LE PRINCIPE D’UNE SEULE CHINE

M. Adhere a souligné que la question taiwanaise demeurait le sujet le plus important et sensible des relations sino-américaines pour la simple raison que les Etats-Unis se sont toujours servis de cette question pour contenir la Chine.

Il ne fait aucun doute que Taiwan constitue une partie inaliénable de la Chine, un fait qui est connu des Etats-Unis, a-t-il fait remarquer, avant d’ajouter que la partie américaine devrait respecter les intérêts fondamentaux et les principales préoccupations de la Chine.

M. Onunaiju a rappelé que les Etats-Unis testaient souvent les limites de la Chine alors qu’ils devraient traduire leurs paroles en actes et cesser de jouer les fauteurs de troubles.

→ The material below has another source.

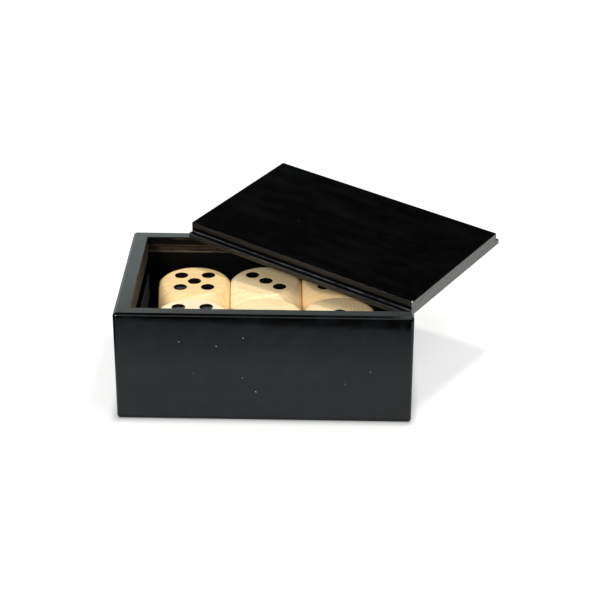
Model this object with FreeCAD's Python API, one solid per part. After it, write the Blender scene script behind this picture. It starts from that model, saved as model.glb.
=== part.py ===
import FreeCAD, Part

import math
import os

# A black lacquered wooden box with a sliding lid, made round six wooden dice.
# Millimetres. X runs along the box, Y from front to back, Z up.
# The origin is the centre of the underside.
# The lid has been slid out over the low right end wall. It lies askew, leaning
# on the back wall, with one corner down on the low end wall.

# Dice
die_size = 20.0
ball_ratio = 0.695              # radius of the ball that trims the cube, over the die's size
pip_ratio = 0.185               # pip diameter over the die's size
pip_depth_ratio = 0.02
pip_spacing_ratio = 0.19        # from the middle of a face to a corner pip, along each edge
dice_columns = 3
dice_rows = 2
dice_gap = 0.1                  # air between neighbouring dice
dice_turn = 2.4                 # the block of dice stands slightly turned, in degrees
dice_shift_x = -0.4             # and slightly off the middle of the box
dice_shift_y = 0.4

# Walls and floor
play_along = 10.2               # free length inside, beside the row of dice
play_across = 4.9               # free width inside, beside the row of dice
dice_headroom = 3.2             # from the dice to the closed lid
long_wall = 4.0
end_wall = 4.3
floor_thickness = 4.0
floor_rebate = 1.5              # how far the floor is let into each wall
outer_round = 1.0               # rounding of every outer edge of the box
inner_ease = 0.3                # softened inner edge of the rim
low_wall_ease = 0.5             # softened top edges of the low end wall

# Lid, and its fit in the grooves
lid_thickness = 4.4
tongue_thickness = 1.45
tongue_width = 1.8
lid_ease = 0.3                  # softened upper edges
tongue_ease = 0.2               # softened lower edges
lid_side_gap = 0.2              # between the lid's plate and each lip
lid_end_gap = 0.3               # between the closed lid and its stop, and again at the open end
lid_proud = 0.1                 # the closed lid stands this much above the rim
groove_headroom = 0.35          # above the tongue
groove_side_gap = 0.3           # beyond the tongue's edge

# Where the lid lies
lid_turn = -33.7                # seen from above, in degrees
rest_corner_inset_x = 1.3       # the corner that is down, from the box's right face
rest_corner_inset_y = 7.8       # and from the box's front face
lid_rest_gap = 0.05             # air under that corner

# How far a cutting block runs past the wood
cut_past = 1.0

# Sizes that follow
die_ball_radius = ball_ratio * die_size
pip_diameter = pip_ratio * die_size
pip_depth = pip_depth_ratio * die_size
pip_spacing = pip_spacing_ratio * die_size
die_pitch = die_size + dice_gap
inside_length = dice_columns * die_pitch - dice_gap + play_along
inside_width = dice_rows * die_pitch - dice_gap + play_across
box_length = inside_length + 2 * end_wall
box_width = inside_width + 2 * long_wall
dice_top = floor_thickness + die_size
groove_floor = dice_top + dice_headroom
box_height = groove_floor + lid_thickness - lid_proud
groove_height = tongue_thickness + groove_headroom
groove_depth = tongue_width + groove_side_gap - lid_side_gap
lid_length = box_length - end_wall - 2 * lid_end_gap
plate_width = inside_width - 2 * lid_side_gap
half_length = box_length / 2
half_width = box_width / 2
half_inside_length = inside_length / 2
half_inside_width = inside_width / 2

X_AXIS = FreeCAD.Vector(1, 0, 0)
Y_AXIS = FreeCAD.Vector(0, 1, 0)
Z_AXIS = FreeCAD.Vector(0, 0, 1)
ORIGIN = FreeCAD.Vector(0, 0, 0)


def block(low, high):
    """A plain block between two opposite corners."""
    size = [b - a for a, b in zip(low, high)]
    return Part.makeBox(size[0], size[1], size[2], FreeCAD.Vector(*low))


def edges_where(shape, test):
    """The straight edges of a shape whose two ends both pass the test."""
    found = []
    for edge in shape.Edges:
        ends = [vertex.Point for vertex in edge.Vertexes]
        if len(ends) == 2 and all(test(point) for point in ends):
            found.append(edge)
    return found


def near(value, target):
    """True where two measures are the same."""
    return abs(value - target) < 1e-6


def floor_panel():
    """The bottom board, as large as the inside and its rebates."""
    reach_x = half_inside_length + floor_rebate
    reach_y = half_inside_width + floor_rebate
    return block((-reach_x, -reach_y, 0), (reach_x, reach_y, floor_thickness))


def carcase():
    """The four walls in one, rounded outside, open at the top and low at the right."""
    outside = block((-half_length, -half_width, 0), (half_length, half_width, box_height))
    outside = outside.makeFillet(outer_round, outside.Edges)
    inside = block((-half_inside_length, -half_inside_width, -cut_past),
                   (half_inside_length, half_inside_width, box_height + cut_past))
    doorway = block((half_inside_length - cut_past, -half_inside_width, groove_floor),
                    (half_length + cut_past, half_inside_width, box_height + cut_past))
    shell = outside.cut(inside).cut(doorway)

    def on_rim(point):
        inner_x = near(point.x, -half_inside_length) and abs(point.y) < half_inside_width + 1e-6
        inner_y = near(abs(point.y), half_inside_width)
        return near(point.z, box_height) and (inner_x or inner_y)

    shell = shell.makeFillet(inner_ease, edges_where(shell, on_rim))
    return shell.cut(floor_panel())


def groove(side):
    """The slot for one tongue, from the stop to the open end. side is -1 front, 1 back."""
    inner = side * half_inside_width
    outer = side * (half_inside_width + groove_depth)
    start = inner - side * cut_past
    return block((-half_inside_length, min(start, outer), groove_floor),
                 (half_length + cut_past, max(start, outer), groove_floor + groove_height))


def long_side(shell, side):
    """The front or back wall: full length, full height, grooved."""
    inner = side * half_inside_width
    outer = side * (half_width + cut_past)
    slab = block((-half_length - cut_past, min(inner, outer), -cut_past),
                 (half_length + cut_past, max(inner, outer), box_height + cut_past))
    return shell.common(slab).cut(groove(side))


def end_side(shell, side):
    """The left or right end wall, which stands between the long walls."""
    inner = side * half_inside_length
    outer = side * (half_length + cut_past)
    slab = block((min(inner, outer), -half_inside_width, -cut_past),
                 (max(inner, outer), half_inside_width, box_height + cut_past))
    return shell.common(slab)


def low_end_side(shell):
    """The right end wall, with its two long top edges softened."""
    wall = end_side(shell, 1)

    def on_top(point):
        return near(point.z, groove_floor)

    long_edges = [edge for edge in edges_where(wall, on_top) if edge.Length > inside_width / 2]
    return wall.makeFillet(low_wall_ease, long_edges)


def lid_board():
    """The lid lying level, its underside on Z = 0 and centred on the origin.

    Its section is a plate with a thin tongue low down on each long side. The leading
    end has no tongue.
    """
    half_plate = plate_width / 2
    half_tongue = half_plate + tongue_width
    section = [
        (-half_tongue, 0), (half_tongue, 0), (half_tongue, tongue_thickness),
        (half_plate, tongue_thickness), (half_plate, lid_thickness),
        (-half_plate, lid_thickness), (-half_plate, tongue_thickness), (-half_tongue, tongue_thickness)]
    points = [FreeCAD.Vector(-lid_length / 2, y, z) for y, z in section]
    board = Part.Face(Part.makePolygon(points + points[:1])).extrude(X_AXIS * lid_length)

    def on_top(point):
        return near(point.z, lid_thickness)

    def on_bottom(point):
        return near(point.z, 0)

    board = board.makeFillet(lid_ease, edges_where(board, on_top))
    return board.makeFillet(tongue_ease, edges_where(board, on_bottom))


def resting_lid():
    """The lid as it lies: turned, leaning on the back wall's rim, one corner down.

    It is laid flat at the height of the rim with that corner in place, and then tipped
    about the rim's inner edge until the corner meets the low wall.
    """
    lid = lid_board()
    corner = FreeCAD.Vector(lid_length / 2, -(plate_width / 2 + tongue_width), 0)
    turn = FreeCAD.Rotation(Z_AXIS, lid_turn)
    target = FreeCAD.Vector(half_length - rest_corner_inset_x, -half_width + rest_corner_inset_y, box_height)
    lid.Placement = FreeCAD.Placement(target - turn.multVec(corner), turn)
    drop = box_height - groove_floor - lid_rest_gap
    reach = half_inside_width - target.y
    tilt = math.degrees(math.asin(drop / reach))
    lid.rotate(FreeCAD.Vector(0, half_inside_width, box_height), X_AXIS, tilt)
    print("lid tilt", round(tilt, 3), "degrees")
    return lid


# Pips on a face, in steps of pip_spacing from its middle
PIPS = {
    "one": [(0, 0)],
    "two": [(-1, -1), (1, 1)],
    "three": [(-1, 1), (0, 0), (1, -1)],
    "four": [(-1, -1), (1, -1), (-1, 1), (1, 1)],
    "five": [(-1, -1), (1, -1), (0, 0), (-1, 1), (1, 1)],
    "six": [(-1, -1), (-1, 0), (-1, 1), (1, -1), (1, 0), (1, 1)]}

# The turn that carries the top face of an unrolled die to each number's face
FACES = {
    "one": FreeCAD.Rotation(X_AXIS, 0),
    "six": FreeCAD.Rotation(X_AXIS, 180),
    "two": FreeCAD.Rotation(X_AXIS, 90),
    "five": FreeCAD.Rotation(X_AXIS, -90),
    "three": FreeCAD.Rotation(Y_AXIS, 90),
    "four": FreeCAD.Rotation(Y_AXIS, -90)}

# The dice from left to right: name, number on top, number in front
FRONT_ROW = [
    ("die_front_left", "four", "six"),
    ("die_front_middle", "one", "five"),
    ("die_front_right", "one", "four")]
BACK_ROW = [
    ("die_back_left", "five", "one"),
    ("die_back_middle", "three", "two"),
    ("die_back_right", "two", "six")]


def pip_cutters(number):
    """The pips of one face as shallow cones, on the side of an unrolled die."""
    cutters = []
    overlap = pip_depth / 2
    radius = pip_diameter / 2
    flare = radius * (pip_depth + overlap) / pip_depth
    turn = FACES[number]
    for step_x, step_y in PIPS[number]:
        tip = FreeCAD.Vector(step_x * pip_spacing, step_y * pip_spacing, die_size / 2 - pip_depth)
        cone = Part.makeCone(0, flare, pip_depth + overlap, tip, Z_AXIS)
        cone.rotate(ORIGIN, turn.Axis, math.degrees(turn.Angle))
        cutters.append(cone)
    return cutters


def die():
    """A die about the origin, one on top, two in front, three at the right."""
    half = die_size / 2
    body = block((-half, -half, -half), (half, half, half))
    body = body.common(Part.makeSphere(die_ball_radius))
    cutters = []
    for number in FACES:
        cutters += pip_cutters(number)
    return body.cut(cutters)


def roll(top, front):
    """The turn that brings one number of an unrolled die to the top and one to the front."""
    up = FACES[top].multVec(Z_AXIS)
    back = FACES[front].multVec(Z_AXIS) * -1
    return FreeCAD.Rotation(back.cross(up), back, up, "ZYX").inverted()


def placed_die(column, row, top, front):
    """One die, rolled to show its numbers and stood in its place in the block."""
    shape = die()
    turn = roll(top, front)
    shape.rotate(ORIGIN, turn.Axis, math.degrees(turn.Angle))
    across = (column - (dice_columns - 1) / 2) * die_pitch
    back = (row - (dice_rows - 1) / 2) * die_pitch
    shape.translate(FreeCAD.Vector(across, back, floor_thickness + die_size / 2))
    shape.rotate(ORIGIN, Z_AXIS, dice_turn)
    shape.translate(FreeCAD.Vector(dice_shift_x, dice_shift_y, 0))
    return shape


def nodes():
    """Every piece under its name."""
    shell = carcase()
    pieces = {
        "floor_panel": floor_panel(),
        "front_wall": long_side(shell, -1),
        "back_wall": long_side(shell, 1),
        "left_end_wall": end_side(shell, -1),
        "right_end_wall": low_end_side(shell),
        "lid": resting_lid()}
    for row, dice in enumerate((FRONT_ROW, BACK_ROW)):
        for column, (name, top, front) in enumerate(dice):
            pieces[name] = placed_die(column, row, top, front)
    return pieces


os.makedirs("parts", exist_ok=True)
for name, shape in nodes().items():
    solid = shape.Solids[0]
    box = solid.BoundBox
    print(name, "solids", len(shape.Solids), "valid", solid.isValid(), "volume", round(solid.Volume, 1),
          "x", round(box.XMin, 2), round(box.XMax, 2), "y", round(box.YMin, 2), round(box.YMax, 2),
          "z", round(box.ZMin, 2), round(box.ZMax, 2))
    solid.exportStep("parts/" + name + ".step")
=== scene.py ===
"""A black lacquered dice box with its lid slid off, dressed and lit for its picture."""
import logging
import math
from dataclasses import dataclass, field
from enum import Enum
from typing import Union

import bpy
import numpy as np
from mathutils import Matrix, Vector


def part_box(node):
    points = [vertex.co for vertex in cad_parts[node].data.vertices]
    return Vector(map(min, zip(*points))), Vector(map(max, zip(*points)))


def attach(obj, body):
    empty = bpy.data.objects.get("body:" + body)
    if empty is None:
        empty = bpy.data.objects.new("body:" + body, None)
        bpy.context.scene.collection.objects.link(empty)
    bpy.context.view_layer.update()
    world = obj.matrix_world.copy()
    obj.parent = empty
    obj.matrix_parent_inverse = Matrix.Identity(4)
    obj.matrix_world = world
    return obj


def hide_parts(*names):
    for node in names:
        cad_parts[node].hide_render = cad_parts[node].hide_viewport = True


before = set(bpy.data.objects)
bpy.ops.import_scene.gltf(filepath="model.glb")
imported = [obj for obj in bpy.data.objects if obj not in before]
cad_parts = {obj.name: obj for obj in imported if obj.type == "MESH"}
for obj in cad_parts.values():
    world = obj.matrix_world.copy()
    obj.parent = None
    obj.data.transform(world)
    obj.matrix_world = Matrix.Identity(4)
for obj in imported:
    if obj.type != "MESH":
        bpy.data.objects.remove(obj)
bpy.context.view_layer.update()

MM = 0.001
LOG = logging.getLogger("dice_box")

Socket = bpy.types.NodeSocket
Value = Union[Socket, float, tuple]
Colour = tuple[float, float, float, float]
Triple = tuple[float, float, float]
WHITE: Colour = (1.0, 1.0, 1.0, 1.0)


class Effect(Enum):
    """The shader effects that several materials share."""

    EDGE = "edge_mask"
    ZONE = "zone_mask"
    GRAIN = "wood_grain"
    SPECKS = "dust_specks"
    RIPPLE = "lacquer_ripple"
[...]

En référence aux propos du président Xi selon lesquels la volonté du peuple ne peut pas être défiée et ceux qui jouent avec le feu finissent par se brûler, M. Kwon a affirmé que cet avertissement de la Chine s’adressait aux forces étrangères qui tentent de saper le principe d’une seule Chine.

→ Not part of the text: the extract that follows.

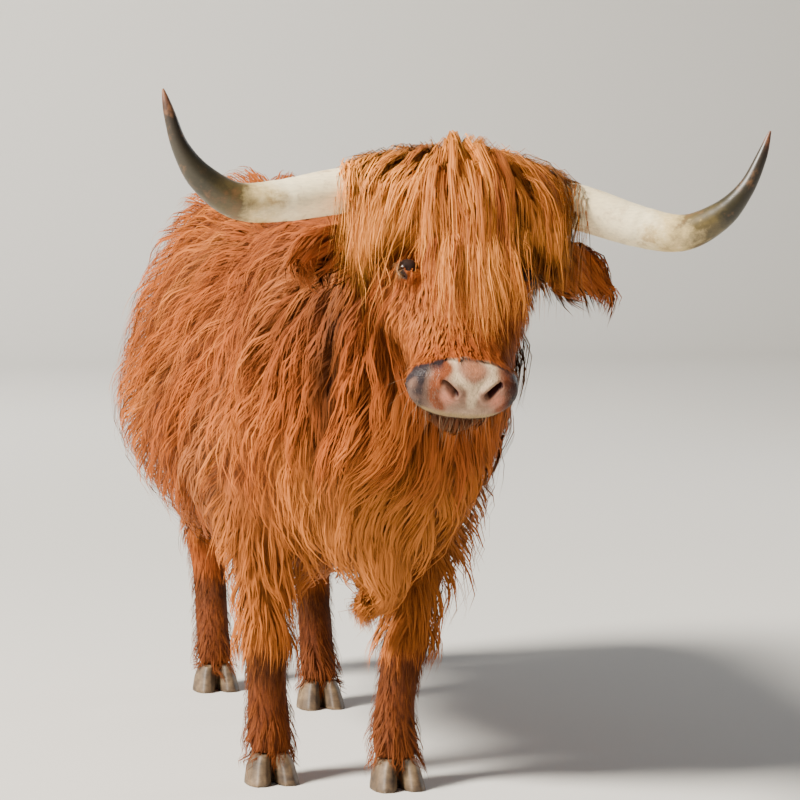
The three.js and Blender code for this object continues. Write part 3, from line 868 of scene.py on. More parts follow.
# %% Lay out the muzzle's colours
def muzzle_tone(h):
    """The colour of the bare skin at each place in the head's frame."""
    centre = h - [MUZZLE_MIDDLE, 0, 0]
    side, z = np.abs(centre[:, 0]), h[:, 2]
    mottle = ripple(h, 0.035, 32)
    halves = [centre * [sign, 1, 1] for sign in SIDES.values()]
    patches = [
        (FROST, 0.9 * hill(np.abs(side - 0.083), 0.014)),
        (TAN, 1.2 * hill(np.hypot(side * 0.8, z + 0.014), 0.036)),
        (BLUSH, 0.9 * hill(np.hypot(side - 0.050, z + 0.072), 0.028)),
        (CREAM, 0.5 * hill(np.hypot(side * 0.5, z + 0.100), 0.03)),
    ]
    for half in halves:
        patches.append((CREAM, 1.1 * hill(from_path(half, BRIDGE_PATH, [0, 2])[0], 0.011)))
        patches.append((UMBER, (1.5 + 0.3 * mottle) * hill(from_path(half, RING_PATH, [0, 2])[0], 0.017)))
    rim = ease((side - 0.082) / 0.012) + ease((-0.116 - z) / 0.012)
    rim += 0.8 * ease((h[:, 1] + 0.456) / 0.016) * ease((side - 0.050) / 0.014)
    rim += 0.9 * hill(np.abs(h[:, 1] - pad_top(h) + 0.010), 0.010)
    # The cow's left side of the pad is painted slate. Part of it is its own pigment, and part is painted
    # shade, as it is darker and wider than on the right.
    shaded_slate_side = ease((h[:, 0] - 0.048) / 0.034) * ease((-0.040 - z) / 0.02)
    patches += [
        (SLATE, (0.28 + 0.2 * mottle) * hill(np.hypot(side * 0.6, z + 0.094), 0.03)),
        (OLIVE, 0.85 * ease((-0.100 - z) / 0.014)),
        (SLATE, rim * (0.9 + 0.2 * mottle)),
        (SLATE, (0.80 + 0.2 * mottle) * shaded_slate_side),
    ]
    for half in halves:
        # The nostril pits are painted near-black: a dark red lining with painted shade in the hollows.
        gap, along = from_path(half, NOSTRIL_PATH, [0, 2])
        inside = hill(gap, 0.0046 + 0.0034 * along) * (h[:, 1] < -0.43) * (half[:, 0] > 0)
        patches.append((LINING_AND_SHADE, 1.8 * inside))
    tone = np.tile(PINK, (len(h), 1))
    for colour, share in patches:
        tone = mixed(tone, colour, share)
    return tone


print("the bridge of the nose is", muzzle_tone(np.array([[0.0, -0.47, -0.06]])).round(2)[0])


def lid_share(h):
    """How near each point is to the rim of a lid."""
    share = np.zeros(len(h))
    for side in SIDES.values():
        a, b, c = seen_from(eye_frame(side), h).T
        slit = np.hypot(a / (SLIT_HALF_LENGTH + 0.004), b / (SLIT_RISE + 0.004))
        share = np.maximum(share, ease((1.15 - slit) / 0.3) * (c > -0.02))
    return share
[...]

Les Etats-Unis doivent cesser de vendre des armes à Taiwan, annuler les actions militaires qui suscitent des tensions dans le détroit de Taiwan et mettre en œuvre les trois communiqués conjoints sino-américains, a poursuivi M. Kwon.

M. Ang a lui aussi relevé l’avertissement de Beijing à destination de Washington au sujet de la question taiwanaise.

Cet avertissement sans équivoque prouve une fois de plus aux Etats-Unis et au monde que la Chine est déterminée à défendre sa souveraineté nationale et son intégrité territoriale, a souligné le commentateur singapourien. « Nous espérons que les Etats-Unis joindront le geste à la parole et s’abstiendront de fréquemment tester les limites de la Chine », a-t-il indiqué.